Somewhere along the line, I stopped being the music nerd I once was.
My younger self would be appalled.
Back in the day, I couldn’t understand why so many people of a certain age would just listen to “oldies” radio stations and keep listening only to the artists they did when they were teenagers.
Of course, the music we grow up with holds a special place in our hearts, but why would anyone stop trying to stay current? That was my rationale at the time.
Not that staying current is an easy task. It requires time and effort.
I’ve never been a big fan of pop music. I managed to avoid the Spice Girls, Lady Gaga and Taylor Swift for a long time before I no longer could escape them. Not that there’s anything wrong with any of them.
I just preferred what used to be played on college radio stations, or what was known as indie alternative. Sadly, I have no idea what it’s called these days.
In high school, I had my best friend, Robbie, who had access to MTV and a record collection that helped me stay in the loop. Her parents had a great collection of older albums, and her older sister had more cutting-edge tastes, so we would spend hours poring over great music both old and new.
There also was a radio show, “Rock Over London,” that introduced me to artists and bands such as Howard Jones, The Smiths and Siouxsie and Banshees. That was on WXRT on weekends, and I’d always find myself near my radio when it was on.
When I went to debate camp one summer during high school, I remember buying my first Depeche Mode album on cassette. Right before that trip, I bought Tears for Fears’ “Songs from the Big Chair.” Good times.
Finding new artists was easy in college, since a lot of my friends were into music, too. Between the concerts on campus in Evanston and the venues in nearby Chicago, I had no problem hearing new bands. The Cure, U2, REM and The Smithereens were favorites then.
Things got a little trickier when I entered the working world. For a while, I volunteered to do album reviews for the newspaper’s lifestyle section. I had fun with it and would stumble upon artists I liked.
When one of my co-workers, who was even more up to date on new artists than I, offered to put together playlists of new artists, I jumped at the chance to receive them. I’d burn them on CDs and spend weeks on end getting familiar with anything that caught my ear.
When I was a copy editor, I’d leave the newsroom late at night, just in time for a radio show called “The Big Beat.” I’d often hear new-to-me artists that I would add into my rotation.
These days, though, I work from home. When I learn that one of my favorite artists has something new coming out, it takes me awhile to get around to hearing it.
My younger self is clucking her tongue at me. How could I let that happen?

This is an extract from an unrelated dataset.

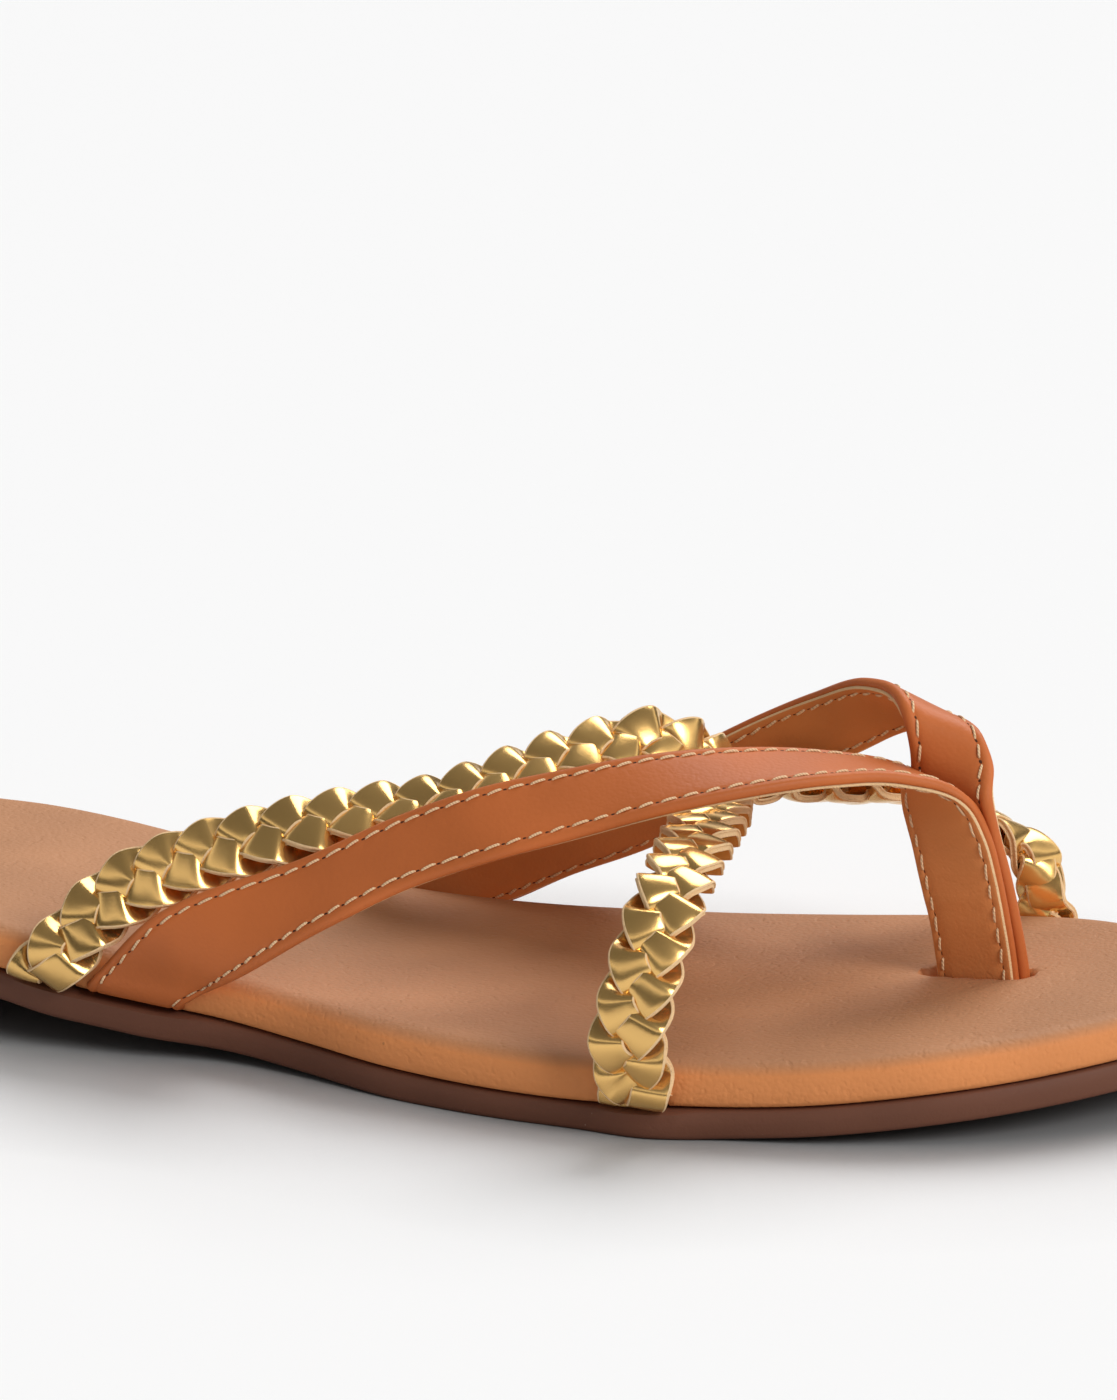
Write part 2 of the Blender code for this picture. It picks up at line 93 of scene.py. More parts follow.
# The toe post, where both tan straps go down face to face. Edges as above, for the outer strap.
TOE_POST = (
    (0.819, 0.046, 0.787, 0.778, 0.150, 0.774),
    (0.833, 0.069, 0.738, 0.780, 0.146, 0.687),
    (0.842, 0.081, 0.651, 0.786, 0.131, 0.609),
    (0.849, 0.084, 0.535, 0.793, 0.117, 0.497),
    (0.854, 0.086, 0.416, 0.799, 0.117, 0.387),
    (0.858, 0.089, 0.292, 0.803, 0.120, 0.266),
    (0.861, 0.090, 0.155, 0.806, 0.121, 0.150),
)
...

Life, kid, that’s what happened. Duh.
Still, I do check the best-of lists at the end of every year. I was surprised and delighted when I saw my old stalwart band Tears for Fears on more than one list of best albums of 2022.
I had read and listened to a few interviews when the album “The Tipping Point” came out. However, as often happens with me, I never got around to listening to more than the first single.
Part of it is that I’m usually leery of new music from old bands. Too many times I’ve not connected with the new stuff.
However, I must agree with the critics that “The Tipping Point” is excellent.
I’m even more excited because I’ve heard that Peter Gabriel will have something new out soon. His album “So” remains one of my favorites.
Of course, it might just take me until next year to track it down.
Much to the dismay of my younger self, no doubt.